If the selection of a supplier is the responsibility of one of your direct reports, let them make the decision on who to choose. Chances are, your colleague has a great sense of what is needed from the supplier and best for the task at hand.

From a supplier standpoint, do you review your services on a regular basis with your clients? Are you evolving to support their changing markets and needs?

Having old, good friends as suppliers has its place, but we must be judicious, but polite.


Thursday, July 2, 2009

The convertible exhibit

Trade show program properties many times are engineered to do double or triple duty. That is, can your properties be set in multiple configurations--10x20, 20x20, 30x40--while still maintaining the look and feel of the brand and the company?

A variation of this is a property that can be configured and shaped into different sizes and appearances to support multiple clients. Our friends at Smalley & Associates in Dallas have a custom rental property that we'll use here as an example.

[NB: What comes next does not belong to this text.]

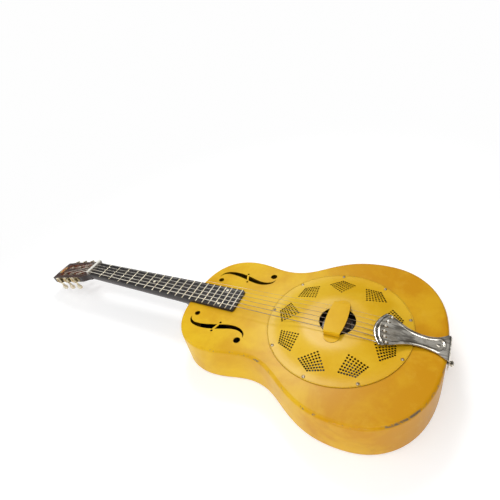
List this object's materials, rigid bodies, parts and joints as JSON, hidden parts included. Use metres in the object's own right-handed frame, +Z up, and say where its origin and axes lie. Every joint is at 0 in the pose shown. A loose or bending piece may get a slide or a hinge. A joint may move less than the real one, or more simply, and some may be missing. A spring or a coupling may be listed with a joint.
{
  "type": "resonator guitar",
  "caption": "Metal-bodied resonator guitar with a single cone, perforated round cover plate, palm rest, tailpiece, slotted headstock and geared tuners.",
  "frame": {"origin": "the resonator's axis on the outer plane of the back", "axes": "+Z up out of the top, +X along the strings from the headstock towards the tail, +Y towards the treble side"},
  "size_m": [1.0027, 0.372, 0.103],
  "materials": {
    "body_paint": "aged gloss, worn at the edges",
    "cover_paint": "aged gloss",
    "sheet_metal": "bare pressed steel",
    "spun_aluminium": "spun",
    "nickel": "aged nickel plate",
    "plated_steel": "tarnished plate",
    "tuner_steel": "tarnished nickel",
    "gear_brass": "aged",
    "roller_bone": "polished",
    "button_white": "polished, yellowed",
    "mahogany": "dark stained lacquer",
    "plain_wood": "unfinished maple",
    "maple": "unfinished maple",
    "ebonised_board": "dull, worn",
    "fret_wire": "worn nickel silver",
    "bone": "polished",
    "pearl": "pearly",
    "string_steel": "bright",
    "string_bronze": "wound"
  },
  "bodies": {
    "guitar": {"top_plate": "body_paint", "side_band": "body_paint", "back_plate": "body_paint", "sound_well": "sheet_metal", "resonator_cone": "spun_aluminium", "biscuit": "maple", "saddle": "maple", "biscuit_screw": "plated_steel", "cover_plate": "cover_paint", "palm_rest": "cover_paint", "cover_screws": "plated_steel", "tailpiece": "nickel", "tailpiece_screw": "nickel", "end_pin": "nickel", "neck": "mahogany", "neck_stick": "plain_wood", "support_blocks": "plain_wood", "tail_block": "plain_wood", "fretboard": "ebonised_board", "frets": "fret_wire", "nut": "ebonised_board", "nut_riser": "bone", "position_dots": "pearl", "neck_screws": "plated_steel", "plain_strings": "string_steel", "wound_strings": "string_bronze", "tuner_plate_bass": "tuner_steel", "tuner_plate_treble": "tuner_steel", "tuner_plate_screws": "plated_steel"},
    "worm_1": {"worm_shaft_1": "tuner_steel", "button_1": "button_white"},
    "gear_1": {"gear_1": "gear_brass", "roller_1": "roller_bone", "string_winding_1": "string_steel"},
    "worm_2": {"worm_shaft_2": "tuner_steel", "button_2": "button_white"},
    "gear_2": {"gear_2": "gear_brass", "roller_2": "roller_bone", "string_winding_2": "string_steel"},
    "worm_3": {"worm_shaft_3": "tuner_steel", "button_3": "button_white"},
    "gear_3": {"gear_3": "gear_brass", "roller_3": "roller_bone", "string_winding_3": "string_bronze"},
    "worm_4": {"worm_shaft_4": "tuner_steel", "button_4": "button_white"},
    "gear_4": {"gear_4": "gear_brass", "roller_4": "roller_bone", "string_winding_4": "string_bronze"},
    "worm_5": {"worm_shaft_5": "tuner_steel", "button_5": "button_white"},
    "gear_5": {"gear_5": "gear_brass", "roller_5": "roller_bone", "string_winding_5": "string_bronze"},
    "worm_6": {"worm_shaft_6": "tuner_steel", "button_6": "button_white"},
    "gear_6": {"gear_6": "gear_brass", "roller_6": "roller_bone", "string_winding_6": "string_bronze"}
  },
  "joints": [
    {"name": "button_turn_1", "type": "hinge", "parent": "guitar", "child": "worm_1", "pos_m": [-0.69398, 0.0366, 0.06718], "axis": [-0.2334, 0, 0.9724], "continuous": true},
    {"name": "roller_turn_1", "type": "hinge", "parent": "guitar", "child": "gear_1", "pos_m": [-0.70312, 0.0366, 0.06499], "axis": [0, 1, 0], "continuous": true},
    {"name": "button_turn_2", "type": "hinge", "parent": "guitar", "child": "worm_2", "pos_m": [-0.7285, 0.0366, 0.05889], "axis": [-0.2334, 0, 0.9724], "continuous": true},
    {"name": "roller_turn_2", "type": "hinge", "parent": "guitar", "child": "gear_2", "pos_m": [-0.73764, 0.0366, 0.0567], "axis": [0, 1, 0], "continuous": true},
    {"name": "button_turn_3", "type": "hinge", "parent": "guitar", "child": "worm_3", "pos_m": [-0.76302, 0.0366, 0.05061], "axis": [-0.2334, 0, 0.9724], "continuous": true},
    {"name": "roller_turn_3", "type": "hinge", "parent": "guitar", "child": "gear_3", "pos_m": [-0.77216, 0.0366, 0.04841], "axis": [0, 1, 0], "continuous": true},
    {"name": "button_turn_4", "type": "hinge", "parent": "guitar", "child": "worm_4", "pos_m": [-0.76302, -0.0366, 0.05061], "axis": [-0.2334, 0, 0.9724], "continuous": true},
    {"name": "roller_turn_4", "type": "hinge", "parent": "guitar", "child": "gear_4", "pos_m": [-0.77216, -0.0366, 0.04841], "axis": [0, 1, 0], "continuous": true},
    {"name": "button_turn_5", "type": "hinge", "parent": "guitar", "child": "worm_5", "pos_m": [-0.7285, -0.0366, 0.05889], "axis": [-0.2334, 0, 0.9724], "continuous": true},
    {"name": "roller_turn_5", "type": "hinge", "parent": "guitar", "child": "gear_5", "pos_m": [-0.73764, -0.0366, 0.0567], "axis": [0, 1, 0], "continuous": true},
    {"name": "button_turn_6", "type": "hinge", "parent": "guitar", "child": "worm_6", "pos_m": [-0.69398, -0.0366, 0.06718], "axis": [-0.2334, 0, 0.9724], "continuous": true},
    {"name": "roller_turn_6", "type": "hinge", "parent": "guitar", "child": "gear_6", "pos_m": [-0.70312, -0.0366, 0.06499], "axis": [0, 1, 0], "continuous": true}
  ],
  "couplings": [
    {"joint": "roller_turn_1", "follows": "button_turn_1", "ratio": -0.071429},
    {"joint": "roller_turn_2", "follows": "button_turn_2", "ratio": -0.071429},
    {"joint": "roller_turn_3", "follows": "button_turn_3", "ratio": -0.071429},
    {"joint": "roller_turn_4", "follows": "button_turn_4", "ratio": 0.071429},
    {"joint": "roller_turn_5", "follows": "button_turn_5", "ratio": 0.071429},
    {"joint": "roller_turn_6", "follows": "button_turn_6", "ratio": 0.071429}
  ]
}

The booth was originally built for a client in the industrial power control business. The kiosks and graphic spaces featured the brand and products in multiple configurations.

The same properties were also proposed for a client in the security equipment and monitoring business.

While the offerings are quite different, the basic booth allowed for demonstration and client-staff interaction (the key to effective sales and marketing). The structure was modified with vinyl and/or graphic treatments to give it the look of the renting client.

The point of this case is to, as an exhibitor, be thinking of how you can direct your exhibit dollars by either having a versatile exhibit built for you or how you can rent someone else's booth and configure it for your purposes.